Uniqueness theorems for meromorphic inner functions and canonical systems
Burak Hatinoğlu
TL;DR
The paper develops a comprehensive framework for uniqueness in the context of meromorphic inner functions (MIFs) on the upper half-plane by exploiting their Herglotz correspondence with meromorphic Herglotz functions and Clark measures. It establishes a suite of sharp uniqueness theorems that recover a MIF from spectral data, including spectra, derivative values at the spectrum, and Clark measure information, under natural summability or integrability conditions and with various normalization data. These results are then translated into inverse spectral statements for canonical Hamiltonian systems, yielding Borg-Levinson type theorems that recover the Hamiltonian from spectral measures or two spectra.

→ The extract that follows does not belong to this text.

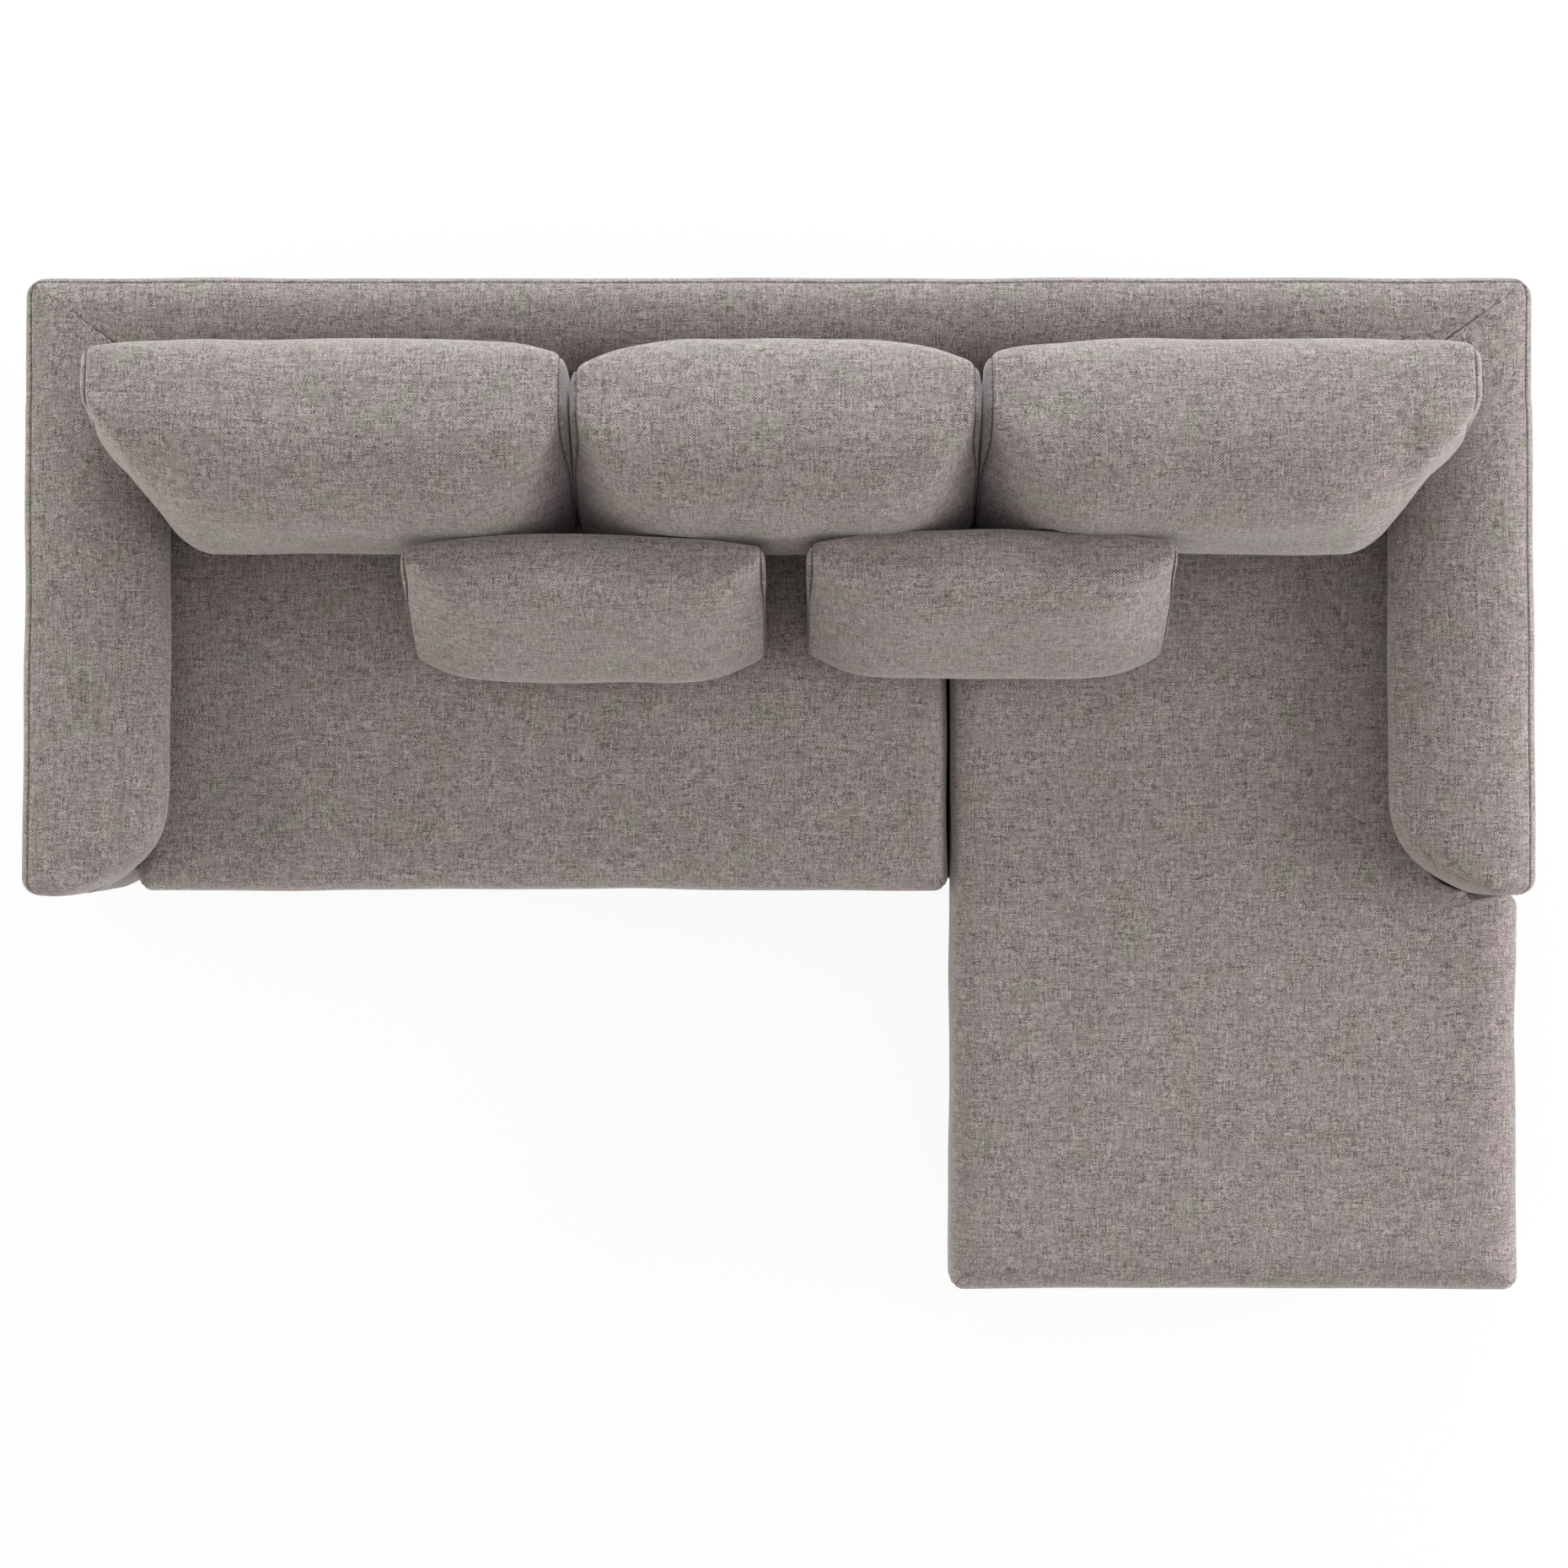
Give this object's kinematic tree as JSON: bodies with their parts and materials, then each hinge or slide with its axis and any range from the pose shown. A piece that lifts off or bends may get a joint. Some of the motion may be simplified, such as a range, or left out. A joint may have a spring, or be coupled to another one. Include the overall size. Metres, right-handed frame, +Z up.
{
  "type": "sectional sofa with chaise",
  "caption": "Upholstered sectional sofa with padded arms and back, a chaise on one side, an L-shaped seat cushion, loose back cushions and lumbar pillows on low turned legs.",
  "frame": {"origin": "On the floor, in the middle of the plan of the whole sofa with its chaise.", "axes": "+X is the right of someone who stands in front and faces the sofa, the side of the chaise. +Y is its back. +Z is up."},
  "size_m": [2.4998, 1.69, 0.8428],
  "materials": {
    "upholstery": "woven, matte",
    "foam": "open-cell foam, matte",
    "lining": "non-woven cloth, matte",
    "webbing": "elastic strap, matte",
    "timber": "bare board",
    "leg_wood": "satin varnish",
    "steel": "zinc plated"
  },
  "bodies": {
    "sofa_frame": {"right_arm_frame": "timber", "left_arm_frame": "timber", "back_frame": "timber", "right_side_rail": "timber", "left_side_rail": "timber", "front_rail": "timber", "back_rail": "timber", "centre_cross_rail": "timber", "seat_webbing": "webbing", "seat_deck": "lining", "front_rail_cover": "upholstery", "dust_cover": "lining", "right_arm_cover": "upholstery", "left_arm_cover": "upholstery", "back_cover": "upholstery", "right_arm_pad": "foam", "left_arm_pad": "foam", "back_pad": "foam", "front_left_leg": "leg_wood", "front_left_leg_plate": "steel", "front_right_leg": "leg_wood", "front_right_leg_plate": "steel", "rear_left_leg": "leg_wood", "rear_left_leg_plate": "steel", "rear_right_leg": "leg_wood", "rear_right_leg_plate": "steel", "centre_leg": "leg_wood", "centre_leg_plate": "steel"},
    "chaise_base": {"chaise_left_rail": "timber", "chaise_right_rail": "timber", "chaise_front_rail": "timber", "chaise_back_rail": "timber", "chaise_border_cover": "upholstery", "chaise_webbing": "webbing", "chaise_deck": "lining", "chaise_dust_cover": "lining", "chaise_front_left_leg": "leg_wood", "chaise_front_left_leg_plate": "steel", "chaise_front_right_leg": "leg_wood", "chaise_front_right_leg_plate": "steel", "chaise_rear_left_leg": "leg_wood", "chaise_rear_left_leg_plate": "steel", "chaise_rear_right_leg": "leg_wood", "chaise_rear_right_leg_plate": "steel"},
    "bench_cushion": {"bench_cushion_cover": "upholstery", "bench_cushion_core": "foam"},
    "chaise_cushion": {"chaise_cushion_cover": "upholstery", "chaise_cushion_core": "foam"},
    "left_back_cushion": {"left_back_cushion_cover": "upholstery", "left_back_cushion_core": "foam"},
    "middle_back_cushion": {"middle_back_cushion_cover": "upholstery", "middle_back_cushion_core": "foam"},
    "right_back_cushion": {"right_back_cushion_cover": "upholstery", "right_back_cushion_core": "foam"},
    "left_lumbar_pillow": {"left_lumbar_pillow_cover": "upholstery", "left_lumbar_pillow_core": "foam"},
    "right_lumbar_pillow": {"right_lumbar_pillow_cover": "upholstery", "right_lumbar_pillow_core": "foam"}
  },
  "joints": [
    {"name": "bench_cushion_slide", "type": "slide", "parent": "sofa_frame", "child": "bench_cushion", "axis": [0, -1, 0], "range_m": [0, 0.91]},
    {"name": "chaise_cushion_slide", "type": "slide", "parent": "sofa_frame", "child": "chaise_cushion", "axis": [0, -1, 0], "range_m": [0, 0.91]},
    {"name": "chaise_base_slide", "type": "slide", "parent": "sofa_frame", "child": "chaise_base", "axis": [0, -1, 0], "range_m": [0, 1]},
    {"name": "left_back_cushion_lift", "type": "slide", "parent": "sofa_frame", "child": "left_back_cushion", "axis": [0, 0.2419, 0.9703], "range_m": [0, 0.42]},
    {"name": "middle_back_cushion_lift", "type": "slide", "parent": "sofa_frame", "child": "middle_back_cushion", "axis": [0, 0.2419, 0.9703], "range_m": [0, 0.42]},
    {"name": "right_back_cushion_lift", "type": "slide", "parent": "sofa_frame", "child": "right_back_cushion", "axis": [0, 0.2419, 0.9703], "range_m": [0, 0.42]},
    {"name": "left_lumbar_pillow_lift", "type": "slide", "parent": "sofa_frame", "child": "left_lumbar_pillow", "axis": [0, 0, 1], "range_m": [0, 0.35]},
    {"name": "right_lumbar_pillow_lift", "type": "slide", "parent": "sofa_frame", "child": "right_lumbar_pillow", "axis": [0, 0, 1], "range_m": [0, 0.35]}
  ]
}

The work bridges complex function theory and inverse spectral theory, providing robust criteria for unique Hamiltonian recovery and broad generalizations beyond classical Schrödinger operators.
Abstract
We prove uniqueness problems for meromorphic inner functions on the upper half-plane. In these problems we consider spectral data depending partially or fully on the spectrum, derivative values at the spectrum, Clark measure or the spectrum of the negative of a meromorphic inner function. Moreover we consider applications of these uniqueness results to inverse spectral theory of canonical Hamiltonian systems and obtain generalizations of Borg-Levinson two-spectra theorem for canonical Hamiltonian systems and unique determination of a Hamiltonian from its spectral measure under some conditions.